The grim statistics were contained in reports issued by Savills, a commercial real estate firm that closely tracks the office markets in downtown districts nationwide.
The uneven return to the office in the wake of the coronavirus has jolted urban cores in a big way, leaving behind a forbidding landscape of empty spaces, feeble rents, slumping property values, and — particularly in San Francisco — waves of foreclosures of offices, retail and hotel properties.
Here are the details for office vacancies in downtown San Jose and San Francisco for the January-through-March first quarter of 2024, as reported by Savills:
— Downtown San Jose had a 35.6% office vacancy rate in the first quarter, compared with 35.7% in the fourth quarter of 2023.
— San Francisco had an office vacancy level of 36.3% in the 2024 first quarter, compared with 36.7% in the 2023 fourth quarter.
Savills didn’t survey the downtown Oakland market. Colliers, a commercial real estate firm, is tracking the downtown Oakland sector.
Downtown Oakland’s office vacancy rate was 19.7% in the first quarter, slightly worse than the 19.6% vacancy level in the fourth quarter of 2023, according to Colliers.
Owners of office buildings have managed to keep rental rates relatively stable in both downtown San Jose and San Francisco.
But building owners might find it tough to keep that trend in place.
In San Francisco, the value of One Market Plaza has plunged 29%. Another office building on Market Street suffered a 90% nosedive in its value when it sold recently.
Office building values have also plummeted in downtown San Jose.

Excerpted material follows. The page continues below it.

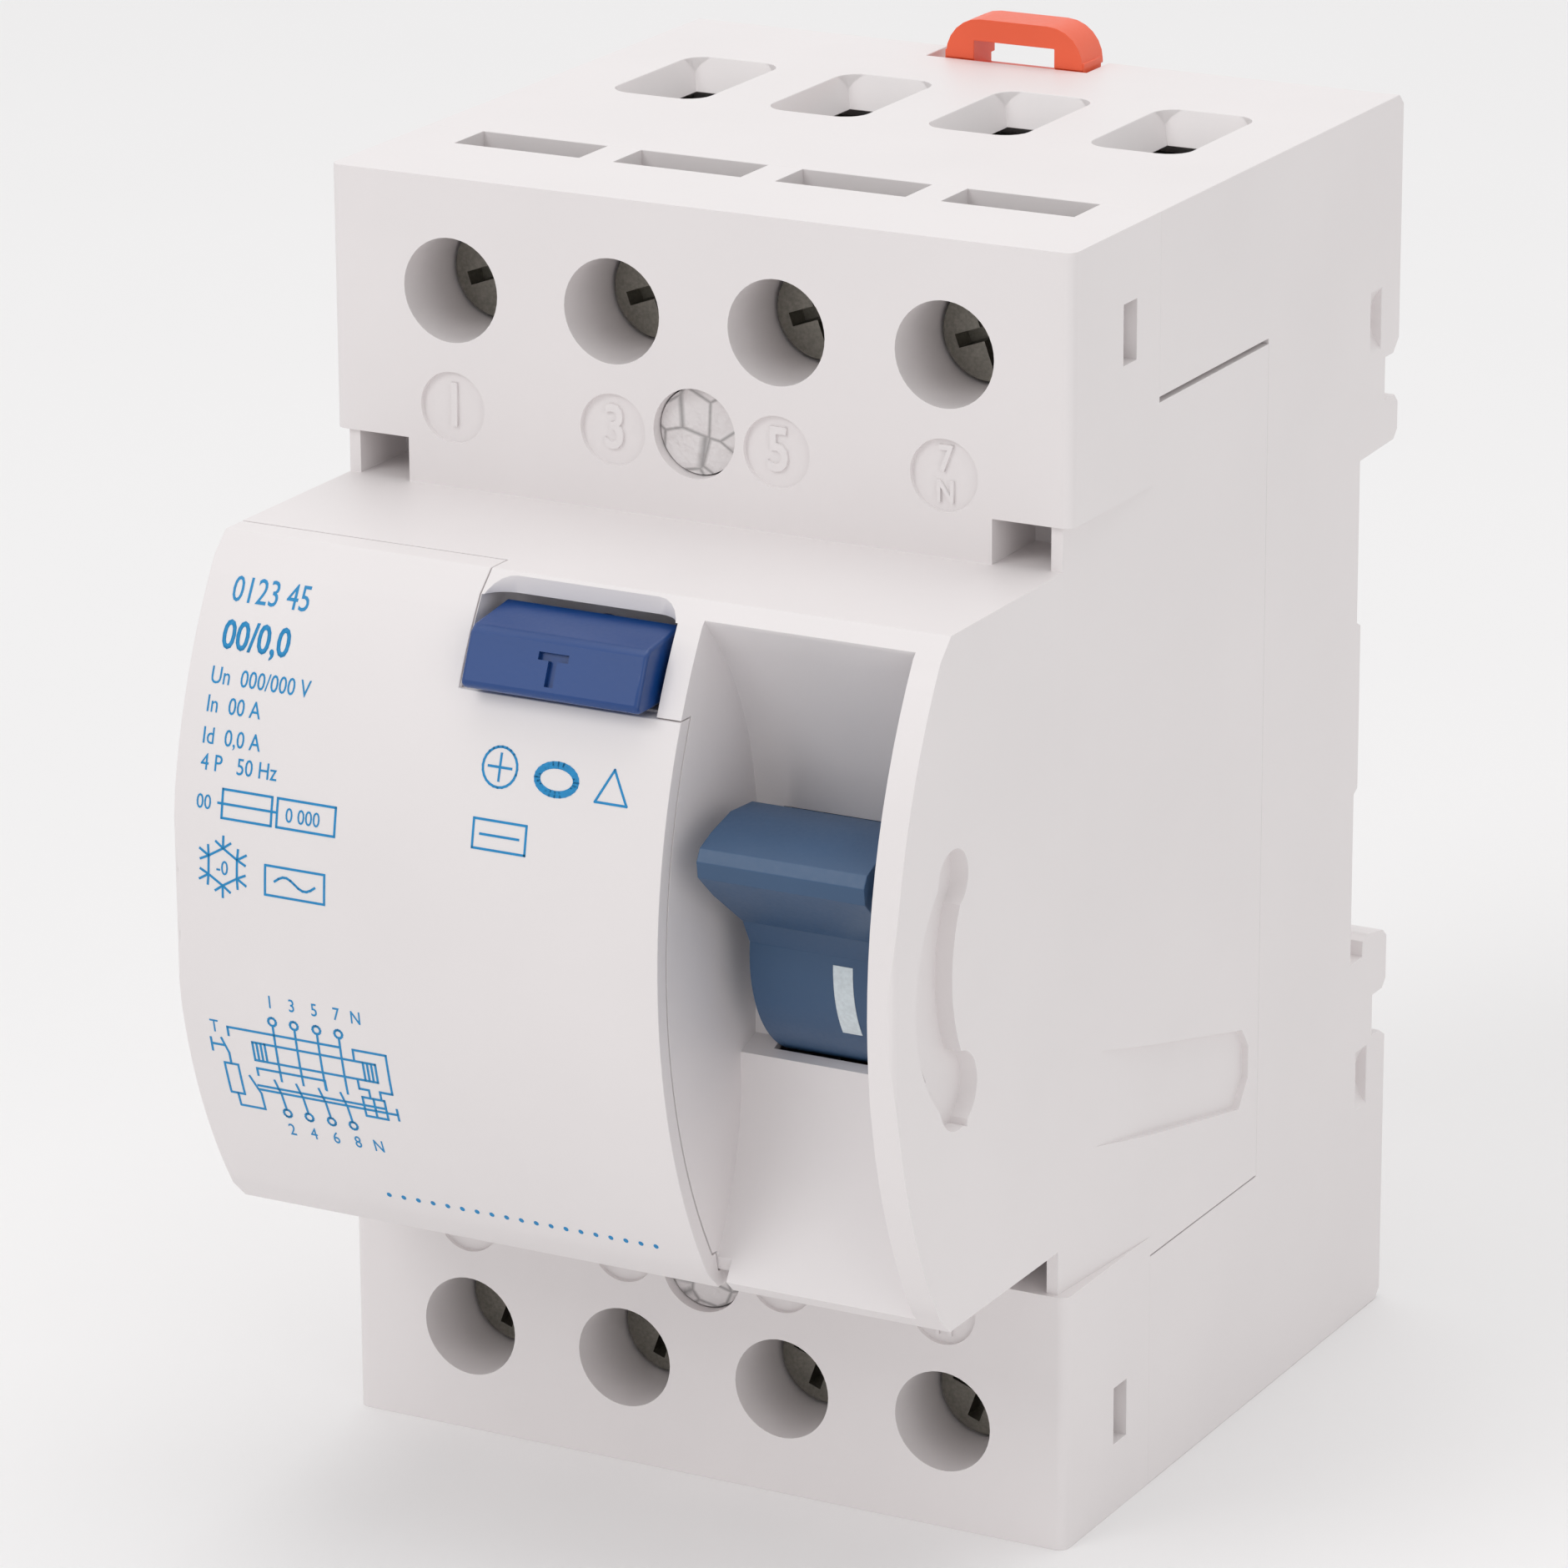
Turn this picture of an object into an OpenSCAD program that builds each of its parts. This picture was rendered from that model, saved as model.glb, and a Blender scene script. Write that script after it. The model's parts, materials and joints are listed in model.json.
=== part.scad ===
// Residual current device: a four-pole switch for a 35 mm rail, built as an assembly.
// Every sub-part is drawn from the shoulder face: x across, y to the back, z up from the
// bottom end face. The whole is then centred front to back, so it stands on the origin.

/* [Housing] */
// Width across the terminal blocks
body_w = 52.5; // [50:0.5:70]
// Height from end face to end face
body_h = 85; // [80:1:104]
// Depth from the shoulder face to the rail plane
rail_depth = 44; // [42:0.5:53]
// How far the feet reach behind the rail plane
foot_depth = 5.4; // [5:0.1:6.5]
// Height of the nose that shows through a panel cut-out
nose_h = 44.6; // [43:0.2:46]
// How far the nose stands in front of the shoulder
nose_depth = 22; // [20:0.5:26.5]
// How much narrower the nose is on each side
nose_inset = 0.8; // [0.2:0.1:1.2]
// Wall thickness of the mouldings
wall = 1.8; // [1.6:0.1:2.2]
// Depth at which the front cover meets the rear base
parting_y = 12.3; // [11.5:0.1:13.5]

/* [Terminals] */
// Distance between neighbouring poles
pole_pitch = 11.66; // [11.4:0.02:12]
// Distance from an end face to the terminal screws
screw_e = 7.3; // [7:0.1:7.8]
// Radius of the screwdriver holes
access_r = 3.4; // [3.2:0.1:3.8]
// Radius of the terminal screw thread
thread_r = 2.5; // [2:0.1:2.6]
// Width of the clamping cage
cage_w = 8.4; // [7.6:0.1:8.6]

/* [Toggle] */
// Radius of the toggle drum
drum_r = 8.4; // [7.6:0.1:8.5]
// Radius from the axle to the tip of the lever
lever_r = 17; // [14:0.2:17.4]
// Width of the toggle
toggle_w = 11.4; // [9:0.1:11.6]
// Angle that the toggle turns from on to off
toggle_turn = 53; // [45:1:56]
// Radius of the toggle axle
axle_r = 1.25; // [1:0.05:1.5]
// Width of the recess that the toggle stands in
bay_w = 14.3; // [14:0.1:15]

/* [Test button] */
// Width of the test button
button_w = 12.4; // [10:0.1:13]
// Height of the test button's front face
button_h = 3.8; // [3:0.1:4.2]
// Travel of the test button
button_travel = 1.6; // [1:0.1:2]

/* [Rail clip] */
// Height of the rail that the recess takes
rail_h = 35; // [35:0.1:35.2]
// Width of the sliding clip
clip_w = 10.4; // [8:0.1:11]
// How far the clip sits to the right of the middle
clip_x = -0.5; // [-2:0.1:2]

/* [Contacts] */
// How far the contact carrier moves to open the poles
contact_gap = 4; // [3.5:0.1:4.2]
// Thickness of the conductor strips
strip_t = 1.4; // [1:0.1:1.6]
// Radius of the contact rivets
rivet_r = 1.6; // [1.2:0.1:1.9]
// Outer radius of the summation transformer's core
core_r = 11; // [10:0.1:11.4]

/* [Hidden] */
$fn = 48;

// Colours
housing_colour = "#e8e4e4";
button_colour = "#27458b";
toggle_colour = "#44618a";
clip_colour = "#ee6a44";
steel_colour = "#b9bcc0";
copper_colour = "#c47f4e";
inner_colour = "#5c5f66";

// Clearances
slip = 0.1;        // between fixed pieces that are pressed or laid together
run_fit = 0.05;    // radial, between a shaft and its bore
free_gap = 0.3;    // between pieces that move past each other
past = 1;          // how far a cut runs past the face it opens

// Main planes and places
shoulder_y = (nose_depth - rail_depth - foot_depth) / 2;
half_w = body_w / 2;
nose_half = half_w - nose_inset;
mid_z = body_h / 2;
nose_z0 = mid_z - nose_h / 2;
nose_z1 = mid_z + nose_h / 2;
back_y = rail_depth + foot_depth;
block_e = 17.3;             // height of each terminal block at the front
notch_half = 20.8;          // where the corner notches beside the nose begin
side_skin = 0.8;            // thin side wall beside each notch
notch_y = 6;                // depth of those notches
edge_r = 0.7;               // rounding of the outer corners

// Nose outline, seen from the side
nose_bulge = 6;             // how far the front bows out between its corners
corner_y = -(nose_depth - nose_bulge);
corner_drop = 1.3;          // height of the sloped corner above and below the bow
corner_run = 1.4;
bow_half = nose_h / 2 - corner_drop;
bow_r = (bow_half * bow_half + nose_bulge * nose_bulge) / (2 * nose_bulge);
bow_y = -nose_depth + bow_r;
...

In December 2023, the purchase of the 303 Almaden Boulevard office tower for $23.8 million represented a 70% decline in its value compared with the last time the highrise sold, in 2017.
In February 2024, the two-tower office complex at the corner of North Market Street and West St. John Street was bought for $34.2 million. That price was 77% below the building’s value the last time it was sold a few years ago.
By happenstance, the buyers for both of the downtown San Jose office complexes were groups led by George Mersho, chief executive officer of the Shoe Palace.
The fundamentals that helped office prices and rents rocket to previously undreamt-of heights in downtown San Jose began to crumble in 2020 with the coronavirus outbreak and the government-ordered business shutdowns to combat the spread of the deadly virus.
Even worse, tech companies starting in 2022 began to chop Bay Area jobs in big numbers, a downsizing that also curbed their respective appetites for office space.
Office vacancies rose and rents flattened, unsettling trends that helped to undermine office building values throughout the Bay Area.